9) I have the following request to make of the Chief Commissioner of the CIAA: please follow the legal directives and precedent set by the Supreme Court in the several judgments and orders it has passed against the CIAA, including by the immediate past Chief Justice as well as the sitting Chief Justice. The Chief Commissioner is duty bound to act within the legal and ethical bounds defined by the court in these judgment and orders. If not, many other law-abiding citizens and officials are likely to be wrongfully prosecuted by the CIAA in the coming days, and overall there would be a brake on the wheels of governance and socio-economic development. Can an important and influential body such as the CIAA ignore ethics, norms and laws of the land? And if it does so, can the informed citizenry afford to stay mute?
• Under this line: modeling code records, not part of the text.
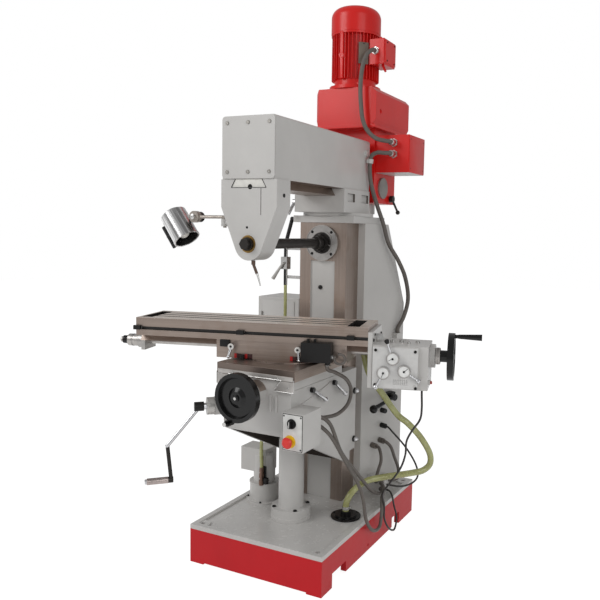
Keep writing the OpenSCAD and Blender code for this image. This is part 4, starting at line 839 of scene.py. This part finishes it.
def build_column():
    def machined(x, y, z, n):
        front = (np.abs(x) < 109.5) & (y < 59.5) & (z < 1307.5) & (n[1] < -0.9)
        sides = (np.abs(np.abs(x) - 109) < 0.4) & (y < 171) & (z < 1308)
        return front | sides

    dress("column", "frame", grey(), 0.0025, [(machined, iron("z", 0.0))])
    dress("turret", "frame", grey(), 0.0015, [
        # painted shade: the faces inside the two recesses on the turret's side are dark brown grey
        (lambda x, y, z, n: (x > 95) & (np.abs(z - 1410.5) < 16.6) & (n[0] < 0.5)
         & (((y > 50) & (y < 116)) | ((y > 177) & (y < 243))),
         moulded("Recess", (92, 86, 80), 0.6))])
    dress("turret_lever", "turret_lever", chrome_plate(), 0.0008)
    dress("spindle_flange", "frame", steel(), 0.0015)
    dress("spindle_arbor", "spindle", oxide(), 0.0008, [
        (lambda x, y, z, n: (y > 33) & (np.hypot(x, z - SPINDLE_Z) > 33), steel())])
    dress("electrical_cabinet", "frame", grey(), 0.003)
    dress("side_fittings", "frame", dark(), 0.0015, [
        (lambda x, y, z, n: (z < 217) | ((z > 790) & (z < 840)), grey()),
        (lambda x, y, z, n: (z > 325) & (z < 375), turned_steel("Gland steel", (130, 124, 118), 0.36))])
    dress("column_lever", "column_lever", black(), 0.0008)
    dress("coolant_line", "frame", dark(), 0.001, [
        (lambda x, y, z, n: (np.abs(z - 1134) < 27) | ((x > -172) & (z < 1203)), bright())])
    dress("valve_lever", "valve_lever", moulded("Valve handle", (188, 186, 182), 0.3), 0.0008)
    s = Shell()
    for d in (45, 135, 225, 315):
        s.screw([0, 52, SPINDLE_Z] + 63 * spoke(d, X, Z), -Y, 6, 6)
    s.cap(9, 4, 5.5, 7, [-11, 65, 1039], -Y, 40)
    s.made("column_screws", "frame", [dark()])
    rings = Shell()
    rings.band(0, 2.5, 46, 52, [0, 47, SPINDLE_Z], -Y, 64)
    rings.band(0, 2, 70, 73, [0, 47, SPINDLE_Z], -Y, 64)
    rings.made("flange_rings", "frame", [steel()])
    keys = Shell()
    keys.turned([(0, 20), (0, 33), (7, 33), (9, 29), (9, 20)], [0, 45, SPINDLE_Z], -Y, 48, loop=True)
    for i in (-1, 1):
        keys.slab(round_rect(14, 16, 1.5), [0, 36, SPINDLE_Z + 30 * i], X, Z, 10, 1)
    keys.turned([(0, 19.3), (0, 27), (26, 27), (30, 23), (30, 19.3)], [0, 22, SPINDLE_Z], -Y, 12,
                loop=True)
    keys.made("spindle_keys", "spindle", [oxide()])
    Shell().slab(round_rect(176, 508, 6), [-341, 255, 690], X, Z, 3.0, 1).made(
        "cabinet_door", "frame", [grey()])
    lock = Shell()
    lock.turned([(0, 0), (0, 9), (5, 9), (6, 8), (6, 3), (3, 3), (3, 0)], [-265, 252, 700], -Y)
    for z in (520, 860):
        lock.bar([[-429, 248, z - 30], [-429, 248, z], [-429, 248, z + 30]], 5)
    lock.made("cabinet_lock", "frame", [bright()])


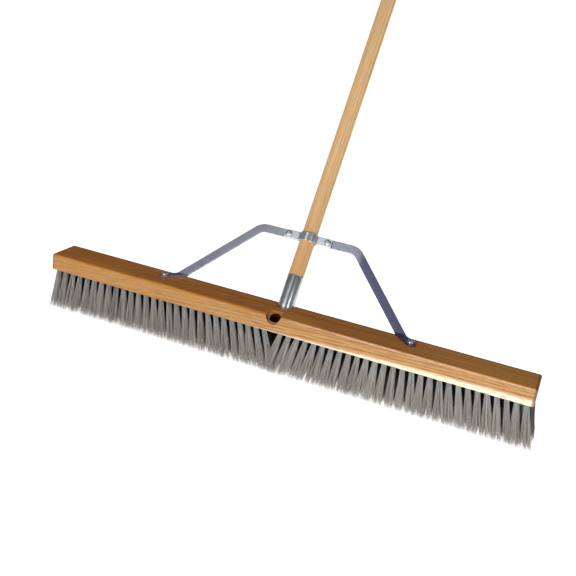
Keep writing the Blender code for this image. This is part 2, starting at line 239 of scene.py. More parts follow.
class Edit:
    """An edit session on one piece: parts of it are picked by place, then worked on."""

    def __init__(self, piece: Piece) -> None:
        """Keep the piece to work on."""
        self.piece = piece

    def __enter__(self) -> "Edit":
        """Open the piece with nothing picked."""
        Bench.take(self.piece)
        bpy.ops.object.mode_set(mode="EDIT")
        bpy.ops.mesh.select_all(action="DESELECT")
        return self

    def __exit__(self, *_: object) -> None:
        """Close the piece again."""
        bpy.ops.object.mode_set(mode="OBJECT")

    def pick(self, kind: Pick, test: Callable[..., bool]) -> None:
        """Pick the vertices, edges or faces that pass a test.

        Args:
            kind: what is looked at.
            test: called with a vertex's place, an edge's middle and direction, or a face's
                middle and normal.
        """
        bpy.ops.mesh.select_mode(type=kind.value)
        bpy.ops.mesh.select_all(action="DESELECT")
        bm = bmesh.from_edit_mesh(self.piece.data)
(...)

10) The Supreme Court’s order for my release under the habeas corpus petition has given me renewed energy to fight for rule of law, civil rights and good governance. I received much encouragement from my colleagues and friends who spoke out against the CIAA’s illegal and arbitrary detention, from Nepal, from Southasia and from across the seas. I also realize that there is a trend of authoritarian forces becoming more innovative in their attempts to silence dissent and independent voices, not just in Nepal but all over Southasia. Now free and also discharged from Bir Hospital, I thank all fellow-warriors, particularly the lawyers and journalists, who understand the level of danger the CIAA’s topmost leadership represents to our society. I also express gratitude to the medical professionals for their support, as well as the police hawaldars and jawans for their kindness. And family, of course, is family.

(Kanak Mani Dixit was released from CIAA detention by the Supreme Court on 2 May 2016, Monday, and from Bir Hospital on Thursday. This statement is translated from the original Nepali.)